### Given information

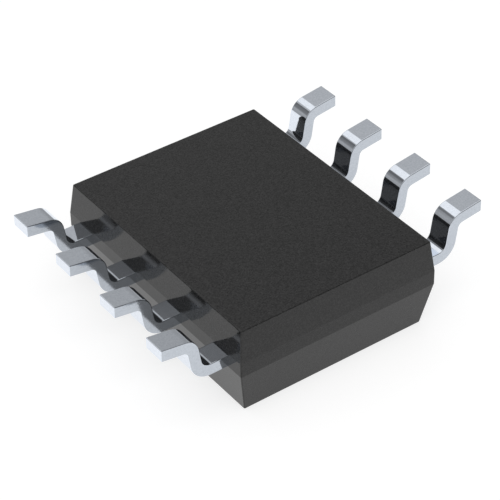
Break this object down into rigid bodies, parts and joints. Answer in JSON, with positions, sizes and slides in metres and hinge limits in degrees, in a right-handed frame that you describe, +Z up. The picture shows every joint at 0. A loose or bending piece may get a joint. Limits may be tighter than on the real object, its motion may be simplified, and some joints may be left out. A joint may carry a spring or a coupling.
{
  "type": "soic chip",
  "caption": "Small-outline integrated circuit with gull-wing leads along two sides, lying on its marking face with its feet up.",
  "frame": {"origin": "middle of the flat marking face, which the part lies on", "axes": "+X along the rows of leads, +Y across the body from the row of leads 5 to 8 to the row of leads 1 to 4, +Z up from the marking face to the feet"},
  "size_m": [0.0048, 0.0062, 0.0018],
  "materials": {
    "moulding_compound": "black filled epoxy, smooth from a polished mould",
    "tin_plated_strip": "bright tin plating",
    "bare_strip": "stamped copper alloy strip",
    "silver_epoxy": "cured silver-filled adhesive",
    "silicon": "polished silicon with sawn edges",
    "gold_wire": "drawn gold wire"
  },
  "bodies": {
    "root": {"bond_wire_1": "gold_wire", "bond_wire_2": "gold_wire", "bond_wire_3": "gold_wire", "bond_wire_4": "gold_wire", "bond_wire_5": "gold_wire", "bond_wire_6": "gold_wire", "bond_wire_7": "gold_wire", "bond_wire_8": "gold_wire", "die_attach": "silver_epoxy", "die_paddle": "bare_strip", "lead_1": "tin_plated_strip", "lead_2": "tin_plated_strip", "lead_3": "tin_plated_strip", "lead_4": "tin_plated_strip", "lead_5": "tin_plated_strip", "lead_6": "tin_plated_strip", "lead_7": "tin_plated_strip", "lead_8": "tin_plated_strip", "mould_body": "moulding_compound", "silicon_die": "silicon"}
  },
  "joints": []
}
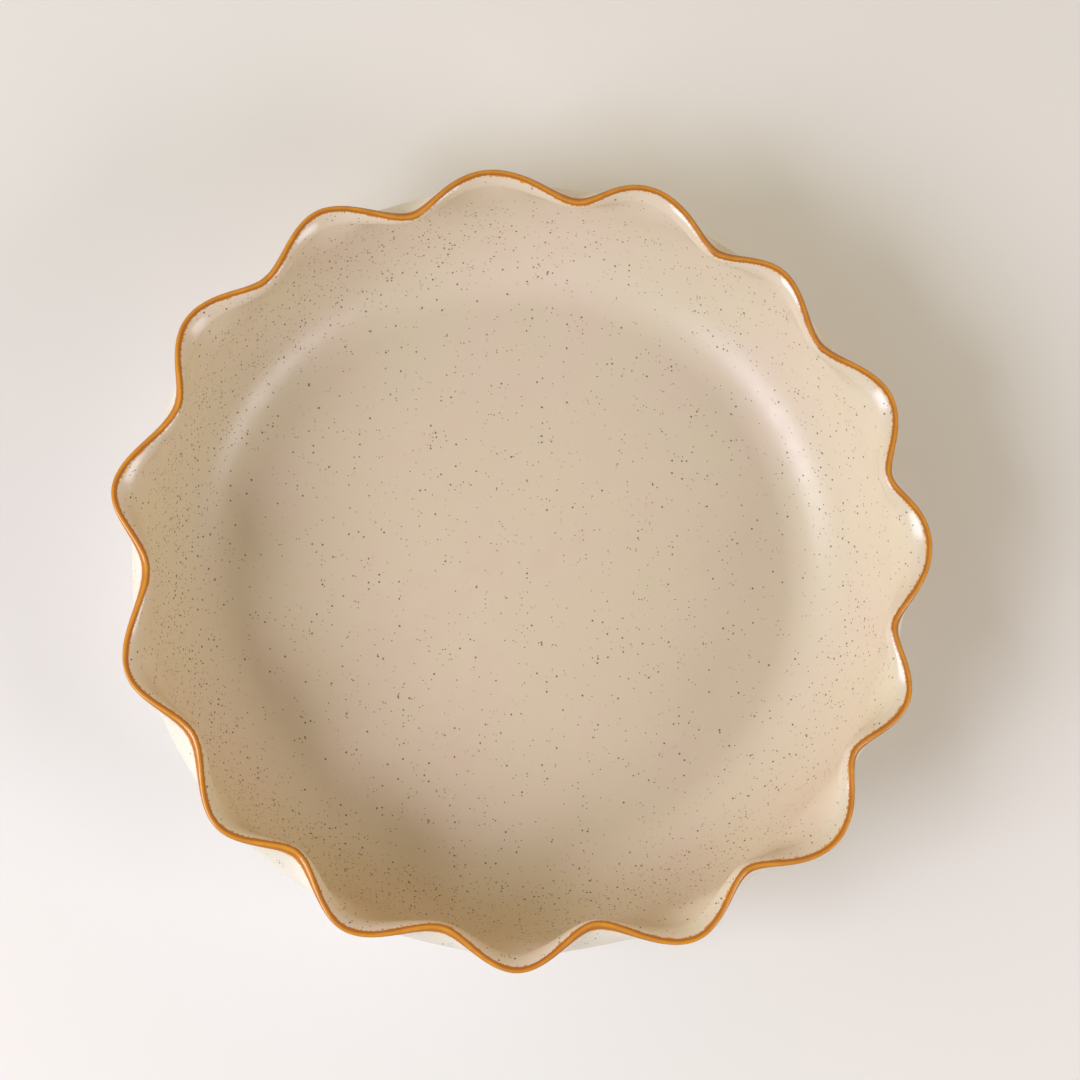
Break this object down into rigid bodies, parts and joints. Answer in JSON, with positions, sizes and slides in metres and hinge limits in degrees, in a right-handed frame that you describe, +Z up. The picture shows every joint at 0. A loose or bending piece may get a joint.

######

— Instructions to follow —
All the entries above need to be reproduced exactly.

— Written reply —
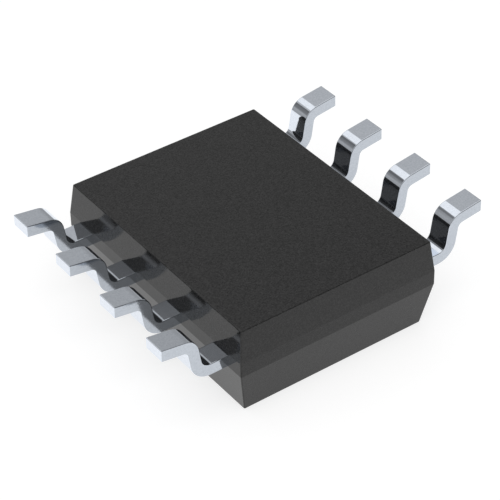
Break this object down into rigid bodies, parts and joints. Answer in JSON, with positions, sizes and slides in metres and hinge limits in degrees, in a right-handed frame that you describe, +Z up. The picture shows every joint at 0. A loose or bending piece may get a joint. Limits may be tighter than on the real object, its motion may be simplified, and some joints may be left out. A joint may carry a spring or a coupling.
{
  "type": "soic chip",
  "caption": "Small-outline integrated circuit with gull-wing leads along two sides, lying on its marking face with its feet up.",
  "frame": {"origin": "middle of the flat marking face, which the part lies on", "axes": "+X along the rows of leads, +Y across the body from the row of leads 5 to 8 to the row of leads 1 to 4, +Z up from the marking face to the feet"},
  "size_m": [0.0048, 0.0062, 0.0018],
  "materials": {
    "moulding_compound": "black filled epoxy, smooth from a polished mould",
    "tin_plated_strip": "bright tin plating",
    "bare_strip": "stamped copper alloy strip",
    "silver_epoxy": "cured silver-filled adhesive",
    "silicon": "polished silicon with sawn edges",
    "gold_wire": "drawn gold wire"
  },
  "bodies": {
    "root": {"bond_wire_1": "gold_wire", "bond_wire_2": "gold_wire", "bond_wire_3": "gold_wire", "bond_wire_4": "gold_wire", "bond_wire_5": "gold_wire", "bond_wire_6": "gold_wire", "bond_wire_7": "gold_wire", "bond_wire_8": "gold_wire", "die_attach": "silver_epoxy", "die_paddle": "bare_strip", "lead_1": "tin_plated_strip", "lead_2": "tin_plated_strip", "lead_3": "tin_plated_strip", "lead_4": "tin_plated_strip", "lead_5": "tin_plated_strip", "lead_6": "tin_plated_strip", "lead_7": "tin_plated_strip", "lead_8": "tin_plated_strip", "mould_body": "moulding_compound", "silicon_die": "silicon"}
  },
  "joints": []
}
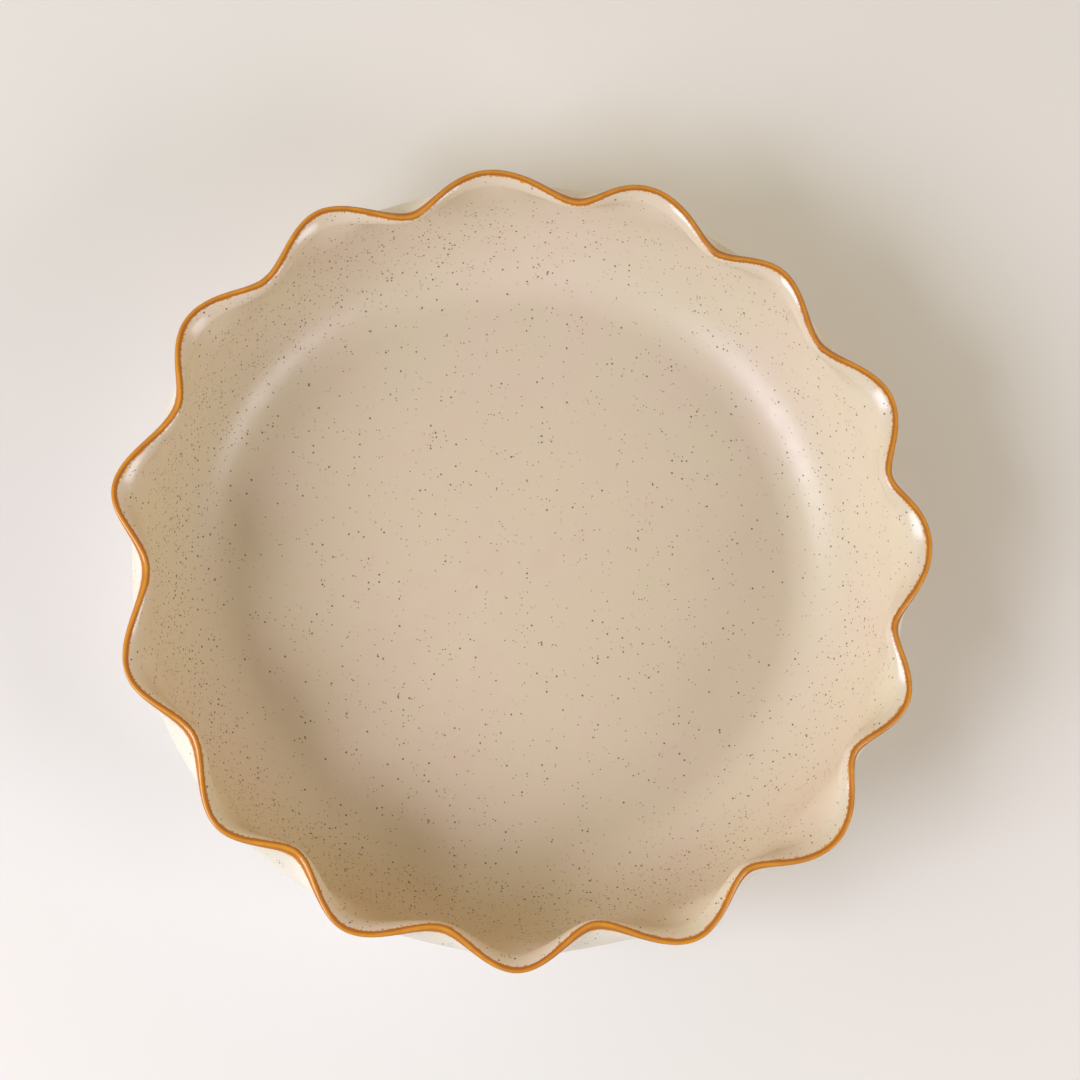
Break this object down into rigid bodies, parts and joints. Answer in JSON, with positions, sizes and slides in metres and hinge limits in degrees, in a right-handed frame that you describe, +Z up. The picture shows every joint at 0. A loose or bending piece may get a joint.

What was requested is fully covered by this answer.